▸ **Task brief**
Please repeat all of the lines that follow, exactly as written.

┌──

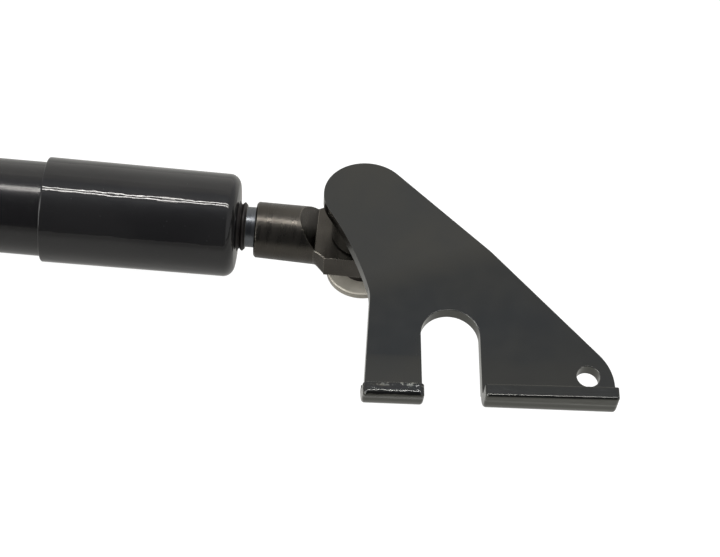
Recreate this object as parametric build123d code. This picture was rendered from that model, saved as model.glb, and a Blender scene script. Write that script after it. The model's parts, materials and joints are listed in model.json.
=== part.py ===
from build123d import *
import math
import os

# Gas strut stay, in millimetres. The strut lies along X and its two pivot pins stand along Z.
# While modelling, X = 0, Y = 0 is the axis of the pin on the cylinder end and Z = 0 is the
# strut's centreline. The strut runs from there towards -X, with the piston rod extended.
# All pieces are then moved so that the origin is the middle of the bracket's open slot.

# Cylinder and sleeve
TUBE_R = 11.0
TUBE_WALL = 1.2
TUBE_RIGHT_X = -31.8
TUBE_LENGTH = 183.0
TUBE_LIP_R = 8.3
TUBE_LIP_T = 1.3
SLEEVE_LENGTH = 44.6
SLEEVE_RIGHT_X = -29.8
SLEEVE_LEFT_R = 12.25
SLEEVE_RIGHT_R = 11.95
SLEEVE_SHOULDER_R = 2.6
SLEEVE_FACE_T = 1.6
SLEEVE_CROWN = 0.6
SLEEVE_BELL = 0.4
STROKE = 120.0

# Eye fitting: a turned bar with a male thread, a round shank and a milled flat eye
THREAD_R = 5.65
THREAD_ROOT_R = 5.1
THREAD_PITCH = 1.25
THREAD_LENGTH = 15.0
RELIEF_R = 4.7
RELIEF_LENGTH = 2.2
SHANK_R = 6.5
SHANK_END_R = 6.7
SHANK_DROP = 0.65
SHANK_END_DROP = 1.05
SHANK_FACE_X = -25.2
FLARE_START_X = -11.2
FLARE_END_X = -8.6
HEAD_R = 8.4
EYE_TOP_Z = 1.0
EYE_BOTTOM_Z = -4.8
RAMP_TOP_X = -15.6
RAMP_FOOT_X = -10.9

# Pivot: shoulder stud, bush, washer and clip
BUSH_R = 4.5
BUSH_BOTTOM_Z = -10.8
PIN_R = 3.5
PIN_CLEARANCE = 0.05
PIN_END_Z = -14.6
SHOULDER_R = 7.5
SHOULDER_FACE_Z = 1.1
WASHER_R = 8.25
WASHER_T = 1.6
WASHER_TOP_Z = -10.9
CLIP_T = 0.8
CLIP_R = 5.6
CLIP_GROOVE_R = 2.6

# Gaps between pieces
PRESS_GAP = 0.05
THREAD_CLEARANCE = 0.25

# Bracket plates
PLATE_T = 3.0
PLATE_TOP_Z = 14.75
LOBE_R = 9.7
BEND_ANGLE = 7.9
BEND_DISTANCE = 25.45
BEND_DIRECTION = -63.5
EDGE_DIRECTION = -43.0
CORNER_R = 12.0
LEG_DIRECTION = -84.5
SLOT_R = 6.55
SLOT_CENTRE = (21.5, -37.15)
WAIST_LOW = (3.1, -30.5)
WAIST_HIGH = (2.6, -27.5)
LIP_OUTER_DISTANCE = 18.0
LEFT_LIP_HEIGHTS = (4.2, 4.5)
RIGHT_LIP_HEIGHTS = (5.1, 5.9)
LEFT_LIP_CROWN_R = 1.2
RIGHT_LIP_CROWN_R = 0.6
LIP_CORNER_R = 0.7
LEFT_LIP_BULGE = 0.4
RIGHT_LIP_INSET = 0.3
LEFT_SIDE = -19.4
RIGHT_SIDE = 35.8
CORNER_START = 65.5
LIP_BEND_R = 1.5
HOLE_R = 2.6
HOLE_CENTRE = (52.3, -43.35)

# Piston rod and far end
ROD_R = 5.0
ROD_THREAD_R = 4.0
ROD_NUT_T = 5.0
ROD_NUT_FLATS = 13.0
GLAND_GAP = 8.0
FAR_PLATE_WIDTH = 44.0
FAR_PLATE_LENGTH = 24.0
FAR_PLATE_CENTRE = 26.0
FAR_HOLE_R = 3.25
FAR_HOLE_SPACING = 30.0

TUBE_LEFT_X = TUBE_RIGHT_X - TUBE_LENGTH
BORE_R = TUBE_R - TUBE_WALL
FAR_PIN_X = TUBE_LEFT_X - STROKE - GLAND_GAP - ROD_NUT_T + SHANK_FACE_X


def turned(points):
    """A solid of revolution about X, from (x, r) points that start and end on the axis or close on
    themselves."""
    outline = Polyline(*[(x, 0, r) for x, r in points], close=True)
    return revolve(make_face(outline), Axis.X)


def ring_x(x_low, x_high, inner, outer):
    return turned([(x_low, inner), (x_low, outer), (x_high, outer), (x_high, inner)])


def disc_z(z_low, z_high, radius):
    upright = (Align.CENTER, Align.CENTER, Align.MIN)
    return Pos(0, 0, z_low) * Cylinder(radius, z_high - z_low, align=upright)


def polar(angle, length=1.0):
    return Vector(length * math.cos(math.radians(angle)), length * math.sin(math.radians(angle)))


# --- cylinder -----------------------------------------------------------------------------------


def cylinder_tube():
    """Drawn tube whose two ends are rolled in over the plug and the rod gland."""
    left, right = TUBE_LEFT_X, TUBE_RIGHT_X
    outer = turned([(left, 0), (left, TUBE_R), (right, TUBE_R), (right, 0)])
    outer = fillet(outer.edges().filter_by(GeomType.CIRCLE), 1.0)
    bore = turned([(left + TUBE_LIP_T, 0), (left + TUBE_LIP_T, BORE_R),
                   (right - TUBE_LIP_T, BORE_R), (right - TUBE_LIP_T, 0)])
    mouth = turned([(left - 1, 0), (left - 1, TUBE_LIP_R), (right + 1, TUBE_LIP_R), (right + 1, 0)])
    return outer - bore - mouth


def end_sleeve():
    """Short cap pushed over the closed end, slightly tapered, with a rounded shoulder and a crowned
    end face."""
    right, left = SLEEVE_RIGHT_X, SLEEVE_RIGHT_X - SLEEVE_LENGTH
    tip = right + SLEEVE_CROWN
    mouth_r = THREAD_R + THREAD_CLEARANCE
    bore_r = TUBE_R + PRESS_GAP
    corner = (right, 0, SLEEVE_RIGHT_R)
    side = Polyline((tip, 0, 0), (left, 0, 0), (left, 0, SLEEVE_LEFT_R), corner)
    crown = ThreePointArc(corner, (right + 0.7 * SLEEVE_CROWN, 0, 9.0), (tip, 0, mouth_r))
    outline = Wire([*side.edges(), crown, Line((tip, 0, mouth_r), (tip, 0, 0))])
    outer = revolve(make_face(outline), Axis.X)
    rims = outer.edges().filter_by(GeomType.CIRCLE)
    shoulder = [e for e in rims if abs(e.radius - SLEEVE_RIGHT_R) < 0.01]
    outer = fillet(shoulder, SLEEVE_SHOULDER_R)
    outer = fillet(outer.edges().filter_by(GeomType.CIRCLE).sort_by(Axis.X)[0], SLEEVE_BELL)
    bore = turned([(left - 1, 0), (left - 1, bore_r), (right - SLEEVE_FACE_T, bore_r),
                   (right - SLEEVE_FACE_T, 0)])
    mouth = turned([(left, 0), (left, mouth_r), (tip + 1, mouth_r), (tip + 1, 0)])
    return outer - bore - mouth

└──

▸ **Result of this task**
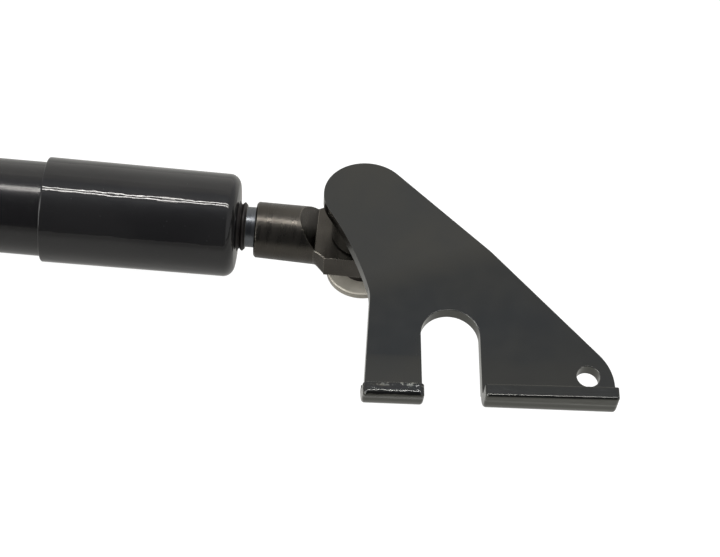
Recreate this object as parametric build123d code. This picture was rendered from that model, saved as model.glb, and a Blender scene script. Write that script after it. The model's parts, materials and joints are listed in model.json.
=== part.py ===
from build123d import *
import math
import os

# Gas strut stay, in millimetres. The strut lies along X and its two pivot pins stand along Z.
# While modelling, X = 0, Y = 0 is the axis of the pin on the cylinder end and Z = 0 is the
# strut's centreline. The strut runs from there towards -X, with the piston rod extended.
# All pieces are then moved so that the origin is the middle of the bracket's open slot.

# Cylinder and sleeve
TUBE_R = 11.0
TUBE_WALL = 1.2
TUBE_RIGHT_X = -31.8
TUBE_LENGTH = 183.0
TUBE_LIP_R = 8.3
TUBE_LIP_T = 1.3
SLEEVE_LENGTH = 44.6
SLEEVE_RIGHT_X = -29.8
SLEEVE_LEFT_R = 12.25
SLEEVE_RIGHT_R = 11.95
SLEEVE_SHOULDER_R = 2.6
SLEEVE_FACE_T = 1.6
SLEEVE_CROWN = 0.6
SLEEVE_BELL = 0.4
STROKE = 120.0

# Eye fitting: a turned bar with a male thread, a round shank and a milled flat eye
THREAD_R = 5.65
THREAD_ROOT_R = 5.1
THREAD_PITCH = 1.25
THREAD_LENGTH = 15.0
RELIEF_R = 4.7
RELIEF_LENGTH = 2.2
SHANK_R = 6.5
SHANK_END_R = 6.7
SHANK_DROP = 0.65
SHANK_END_DROP = 1.05
SHANK_FACE_X = -25.2
FLARE_START_X = -11.2
FLARE_END_X = -8.6
HEAD_R = 8.4
EYE_TOP_Z = 1.0
EYE_BOTTOM_Z = -4.8
RAMP_TOP_X = -15.6
RAMP_FOOT_X = -10.9

# Pivot: shoulder stud, bush, washer and clip
BUSH_R = 4.5
BUSH_BOTTOM_Z = -10.8
PIN_R = 3.5
PIN_CLEARANCE = 0.05
PIN_END_Z = -14.6
SHOULDER_R = 7.5
SHOULDER_FACE_Z = 1.1
WASHER_R = 8.25
WASHER_T = 1.6
WASHER_TOP_Z = -10.9
CLIP_T = 0.8
CLIP_R = 5.6
CLIP_GROOVE_R = 2.6

# Gaps between pieces
PRESS_GAP = 0.05
THREAD_CLEARANCE = 0.25

# Bracket plates
PLATE_T = 3.0
PLATE_TOP_Z = 14.75
LOBE_R = 9.7
BEND_ANGLE = 7.9
BEND_DISTANCE = 25.45
BEND_DIRECTION = -63.5
EDGE_DIRECTION = -43.0
CORNER_R = 12.0
LEG_DIRECTION = -84.5
SLOT_R = 6.55
SLOT_CENTRE = (21.5, -37.15)
WAIST_LOW = (3.1, -30.5)
WAIST_HIGH = (2.6, -27.5)
LIP_OUTER_DISTANCE = 18.0
LEFT_LIP_HEIGHTS = (4.2, 4.5)
RIGHT_LIP_HEIGHTS = (5.1, 5.9)
LEFT_LIP_CROWN_R = 1.2
RIGHT_LIP_CROWN_R = 0.6
LIP_CORNER_R = 0.7
LEFT_LIP_BULGE = 0.4
RIGHT_LIP_INSET = 0.3
LEFT_SIDE = -19.4
RIGHT_SIDE = 35.8
CORNER_START = 65.5
LIP_BEND_R = 1.5
HOLE_R = 2.6
HOLE_CENTRE = (52.3, -43.35)

# Piston rod and far end
ROD_R = 5.0
ROD_THREAD_R = 4.0
ROD_NUT_T = 5.0
ROD_NUT_FLATS = 13.0
GLAND_GAP = 8.0
FAR_PLATE_WIDTH = 44.0
FAR_PLATE_LENGTH = 24.0
FAR_PLATE_CENTRE = 26.0
FAR_HOLE_R = 3.25
FAR_HOLE_SPACING = 30.0

TUBE_LEFT_X = TUBE_RIGHT_X - TUBE_LENGTH
BORE_R = TUBE_R - TUBE_WALL
FAR_PIN_X = TUBE_LEFT_X - STROKE - GLAND_GAP - ROD_NUT_T + SHANK_FACE_X


def turned(points):
    """A solid of revolution about X, from (x, r) points that start and end on the axis or close on
    themselves."""
    outline = Polyline(*[(x, 0, r) for x, r in points], close=True)
    return revolve(make_face(outline), Axis.X)


def ring_x(x_low, x_high, inner, outer):
    return turned([(x_low, inner), (x_low, outer), (x_high, outer), (x_high, inner)])


def disc_z(z_low, z_high, radius):
    upright = (Align.CENTER, Align.CENTER, Align.MIN)
    return Pos(0, 0, z_low) * Cylinder(radius, z_high - z_low, align=upright)


def polar(angle, length=1.0):
    return Vector(length * math.cos(math.radians(angle)), length * math.sin(math.radians(angle)))


# --- cylinder -----------------------------------------------------------------------------------


def cylinder_tube():
    """Drawn tube whose two ends are rolled in over the plug and the rod gland."""
    left, right = TUBE_LEFT_X, TUBE_RIGHT_X
    outer = turned([(left, 0), (left, TUBE_R), (right, TUBE_R), (right, 0)])
    outer = fillet(outer.edges().filter_by(GeomType.CIRCLE), 1.0)
    bore = turned([(left + TUBE_LIP_T, 0), (left + TUBE_LIP_T, BORE_R),
                   (right - TUBE_LIP_T, BORE_R), (right - TUBE_LIP_T, 0)])
    mouth = turned([(left - 1, 0), (left - 1, TUBE_LIP_R), (right + 1, TUBE_LIP_R), (right + 1, 0)])
    return outer - bore - mouth


def end_sleeve():
    """Short cap pushed over the closed end, slightly tapered, with a rounded shoulder and a crowned
    end face."""
    right, left = SLEEVE_RIGHT_X, SLEEVE_RIGHT_X - SLEEVE_LENGTH
    tip = right + SLEEVE_CROWN
    mouth_r = THREAD_R + THREAD_CLEARANCE
    bore_r = TUBE_R + PRESS_GAP
    corner = (right, 0, SLEEVE_RIGHT_R)
    side = Polyline((tip, 0, 0), (left, 0, 0), (left, 0, SLEEVE_LEFT_R), corner)
    crown = ThreePointArc(corner, (right + 0.7 * SLEEVE_CROWN, 0, 9.0), (tip, 0, mouth_r))
    outline = Wire([*side.edges(), crown, Line((tip, 0, mouth_r), (tip, 0, 0))])
    outer = revolve(make_face(outline), Axis.X)
    rims = outer.edges().filter_by(GeomType.CIRCLE)
    shoulder = [e for e in rims if abs(e.radius - SLEEVE_RIGHT_R) < 0.01]
    outer = fillet(shoulder, SLEEVE_SHOULDER_R)
    outer = fillet(outer.edges().filter_by(GeomType.CIRCLE).sort_by(Axis.X)[0], SLEEVE_BELL)
    bore = turned([(left - 1, 0), (left - 1, bore_r), (right - SLEEVE_FACE_T, bore_r),
                   (right - SLEEVE_FACE_T, 0)])
    mouth = turned([(left, 0), (left, mouth_r), (tip + 1, mouth_r), (tip + 1, 0)])
    return outer - bore - mouth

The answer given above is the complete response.